# Parking at Stratford upon Avon



## 94639 (May 1, 2005)

Found this information on another forum this morning. It may be of interest for some.

Stratford upon Avon's new park and ride is now partially completed 
and open for use. 
It is on the north side of town near the roundabout where the A3400 
(Birmingham Rd) and the A46 (Stratford bypass) cross. 

About 20 'motorhome only' spaces are provided.- furthest from the 
entrance, bus stop, and toilets!!! 

Parking is free and a return bus ticket into town is £1.30 per 
person, with a bus every few minutes. 

I don't know if overnighting is allowed. 
The official answer in other Stratford Car Parks is that vehicles 
can be parked overnight, but you are not allowed to sleep in them. 
However, the girl I spoke to said that action had only been taken a 
couple of times in over 10 years.


----------



## autostratus (May 9, 2005)

I saw that earlier, Brian.

I did PM Voxy at 7.49am to ask his permission to copy it here. I've not as yet had a reply.


----------



## vicdicdoc (May 14, 2005)

Last week it was a toss up whether to visit Stratford upon Avon or Oxford - Oxford won & we spent the best part of hour trying to find a place to park, Oxford has several 'park & ride' sites but each that we went to had a height barrier just high enough to allow saloon cars under - we ended up parking outside Oxford & catching a bus into the centre.
On returning home I e-mailed Oxford Council pointing out that there appeared to be no parking facilities for motorhomes or higher vehicles, I had a reply back the next day pointing out that there are indeed parking areas :-

" On the outskirts of the town you may use Water Eaton park and ride - which is operated by the County Council and situated to the North, or Redbridge park and ride which is situated to the South. Both of these car parks have areas which do not have height barriers.

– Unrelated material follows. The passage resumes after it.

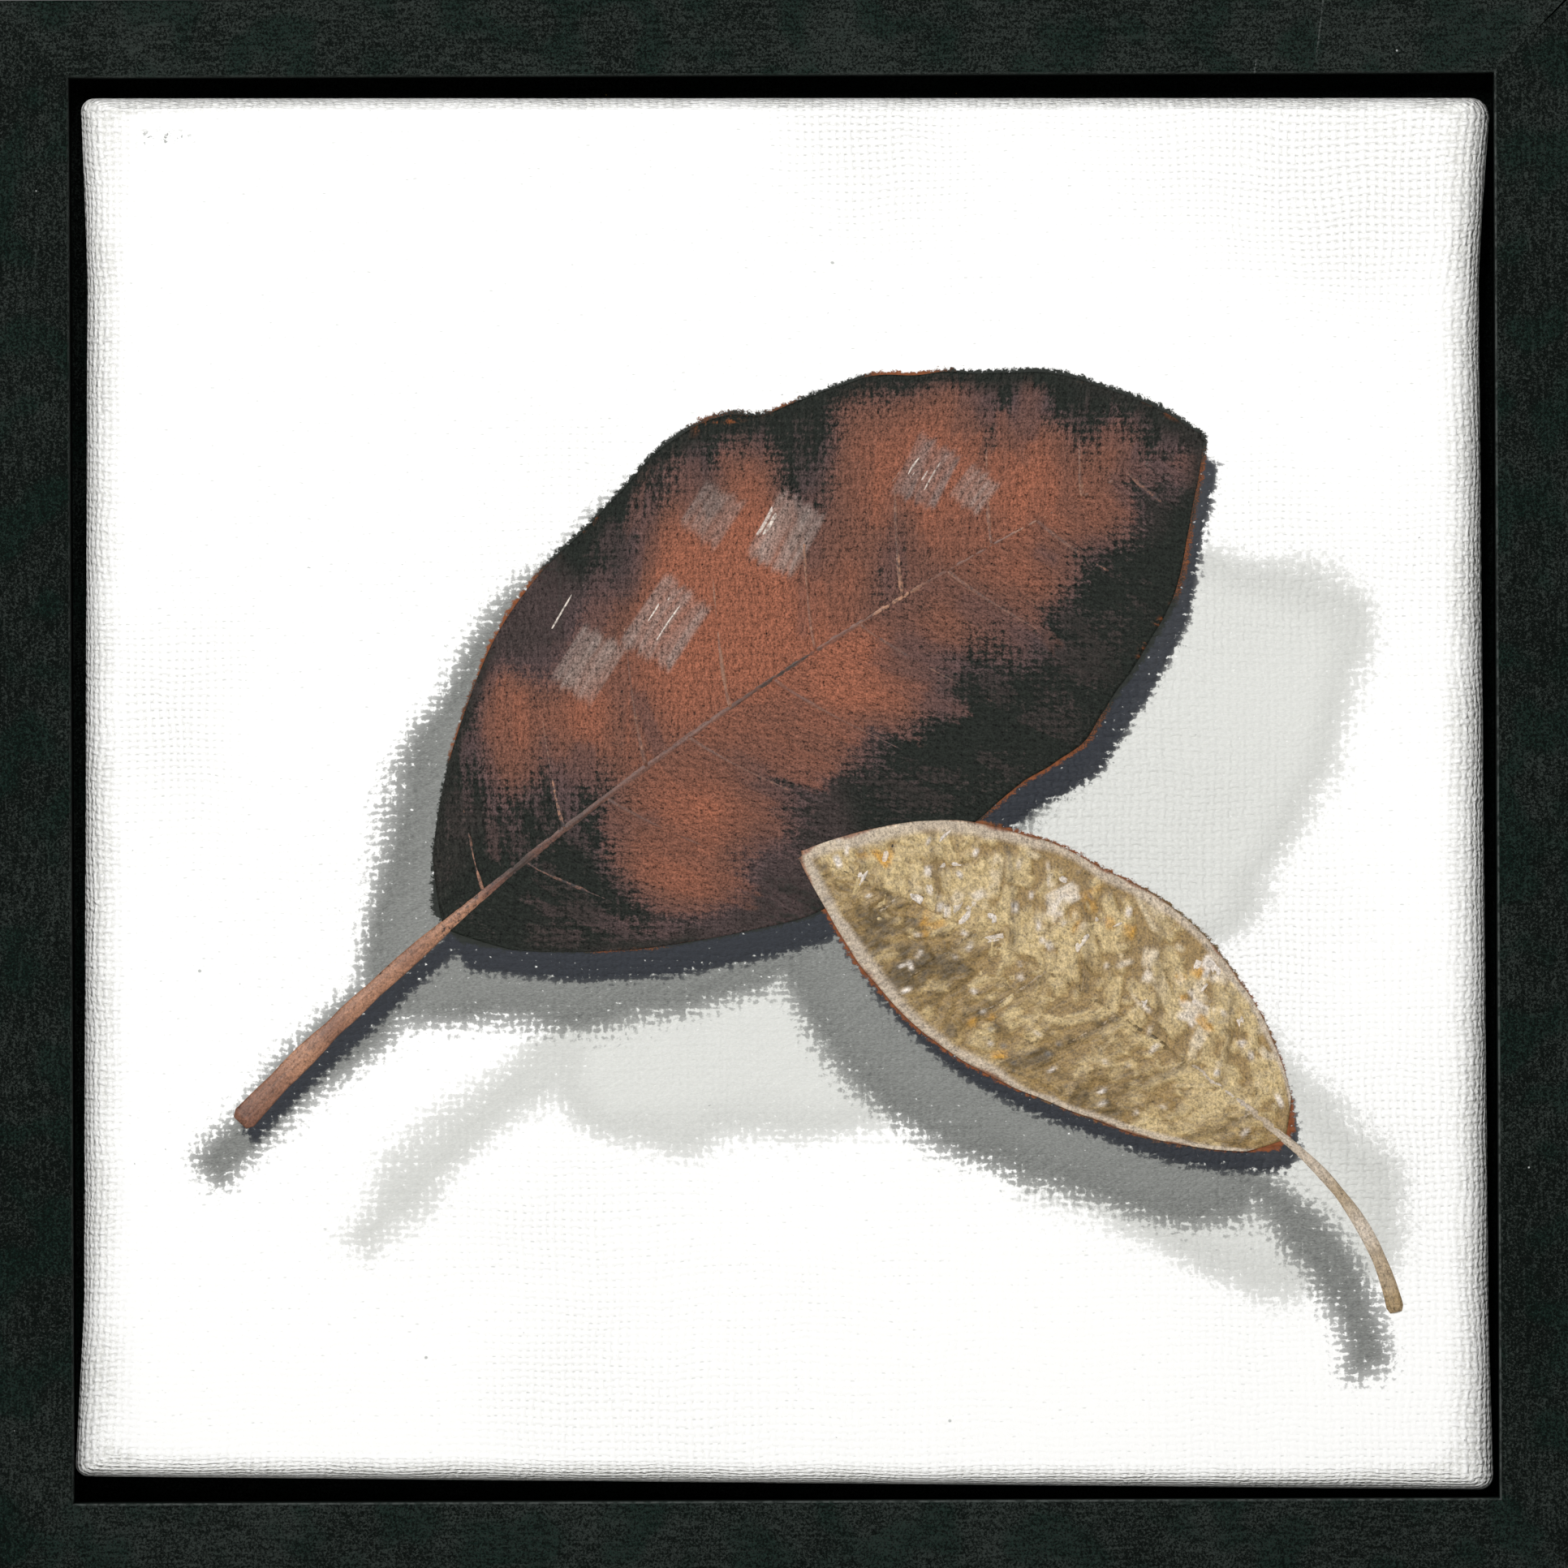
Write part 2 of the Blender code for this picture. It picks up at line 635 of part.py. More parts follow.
def main():
    clear_scene()
    home = collection("framed_canvas")
    cutters = collection("cutters")
    cutters.hide_render = True
    black_paint = material("black_paint", (0.014, 0.019, 0.017), 0.75)
    primed_cloth = material("primed_cloth", (0.87, 0.87, 0.85), 0.8)
    pine = material("pine", (0.62, 0.43, 0.25), 0.6)
    steel = material("steel", (0.55, 0.55, 0.56), 0.35, 1.0)
    dark_steel = material("dark_steel", (0.07, 0.07, 0.075), 0.4, 1.0)
    brassed = material("brassed_steel", (0.66, 0.48, 0.2), 0.3, 1.0)
    felt = material("felt", (0.03, 0.03, 0.032), 0.95)

    rails = frame_rails(black_paint, home)
    bars = stretcher_bars(pine, home, cutters)
    canvas = stretched_canvas(primed_cloth, home, cutters)
    v_nails(rails, steel, home, cutters)
    leg_slots = staples(steel, home, cutters)
    screw_holes = canvas_screws(dark_steel, home, cutters)
    hanger(brassed, rails, home, cutters)
    bumpers(felt, home)

    cut(canvas, "staple_slots", leg_slots)
    cut(canvas, "screw_holes", screw_holes)
    for side, bar in bars.items():
        cut(bar, "staple_slots", leg_slots)
        if side in ("left", "right"):
            cut(bar, "screw_holes", screw_holes)
            cut(rails[side], "screw_holes", screw_holes)


main()
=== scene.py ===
"""Dresses the framed canvas: painted rails, primed cloth with a picture painted on it, and the back.

Metres, +Z up, and the picture faces -Y. Places on the picture are u, to the right, and v, up, in
millimetres from the frame's middle, with a depth behind the cloth's front; paint has a negative depth.
"""

import math

import bmesh
import bpy
import numpy as np
from bpy.props import FloatProperty, FloatVectorProperty, IntProperty, PointerProperty
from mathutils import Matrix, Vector


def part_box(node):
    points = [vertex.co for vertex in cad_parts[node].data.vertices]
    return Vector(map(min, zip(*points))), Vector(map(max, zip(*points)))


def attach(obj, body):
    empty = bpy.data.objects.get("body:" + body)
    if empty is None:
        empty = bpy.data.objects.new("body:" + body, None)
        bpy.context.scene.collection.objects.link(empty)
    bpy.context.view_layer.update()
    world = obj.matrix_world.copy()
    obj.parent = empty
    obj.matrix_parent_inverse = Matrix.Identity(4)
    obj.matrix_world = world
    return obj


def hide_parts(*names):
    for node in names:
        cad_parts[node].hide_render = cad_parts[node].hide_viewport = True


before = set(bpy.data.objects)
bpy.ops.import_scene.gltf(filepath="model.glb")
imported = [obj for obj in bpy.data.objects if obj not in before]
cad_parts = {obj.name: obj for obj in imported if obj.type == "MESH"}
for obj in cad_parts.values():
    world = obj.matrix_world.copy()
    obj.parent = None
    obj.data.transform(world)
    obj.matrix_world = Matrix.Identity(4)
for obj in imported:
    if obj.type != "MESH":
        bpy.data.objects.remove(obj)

bl_info = {
    "name": "Framed Canvas",
    "version": (1, 0, 0),
    "blender": (4, 5, 0),
    "location": "View3D > Sidebar > Framed Canvas",
    "description": "A small stretched canvas, painted with two leaves, in a black floater frame",
    "category": "Object",
}

MM = 0.001

# Places that the frame gives
RAIL_LOW, RAIL_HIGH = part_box("frame_rail_right")
HALF = RAIL_HIGH.x
RAIL_WIDTH = RAIL_HIGH.x - RAIL_LOW.x
FRONT_Y = RAIL_LOW.y
BACK_Y = RAIL_HIGH.y
BOTTOM_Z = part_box("frame_rail_bottom")[0].z
CENTRE_Z = BOTTOM_Z + HALF
CLOTH_FRONT_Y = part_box("canvas")[0].y
CLOTH_DEPTH = (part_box("canvas")[1].y - CLOTH_FRONT_Y) / MM

SIDES = ("top", "right", "bottom", "left")
OUTWARD = {"top": (0, 1), "right": (1, 0), "bottom": (0, -1), "left": (-1, 0)}
CORNERS = ("top_left", "top_right", "bottom_right", "bottom_left")
CORNER_SIGNS = {
    "top_left": (-1, 1),
    "top_right": (1, 1),
    "bottom_right": (1, -1),
    "bottom_left": (-1, -1),
}


def linear(text):
    """A colour in linear light from its usual hexadecimal form."""
    parts = [int(text[i : i + 2], 16) / 255 for i in (1, 3, 5)]
    return tuple(c / 12.92 if c <= 0.04045 else ((c + 0.055) / 1.055) ** 2.4 for c in parts)


def size(label, about, value):
    """A property that holds a length."""
    return FloatProperty(
        name=label, description=about, default=value, subtype="DISTANCE", unit="LENGTH", precision=5
    )


def colour(label, about, text):
    """A property that holds a colour."""
    return FloatVectorProperty(
        name=label, description=about, default=linear(text), size=3, min=0, max=1, subtype="COLOR"
    )


def share(label, about, value):
    """A property that holds a share from 0 to 1."""
    return FloatProperty(name=label, description=about, default=value, min=0, max=1, subtype="FACTOR")


# Settings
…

The City Council website also promotes the use of Redbridge park and ride - I attach the relevant link http://www.oxford.gov.uk/services/coaches-lorries.cfm

I think you may have misunderstood what you have read about Oxpens - that is for coaches, lorries and minibuses only - it does not include caravans or motorhomes.

Your suggestion of signs at each park and ride site stating where motorhomes can park is a good one - and is one that can be considered along with other projects in the new financial year.

Despite your parking difficulties, I hope that you had a pleasant visit to Oxford."

Regards

Andrew Barnes
Car Park Support Services Manager
Oxford City Council
Telephone 01865 794307


----------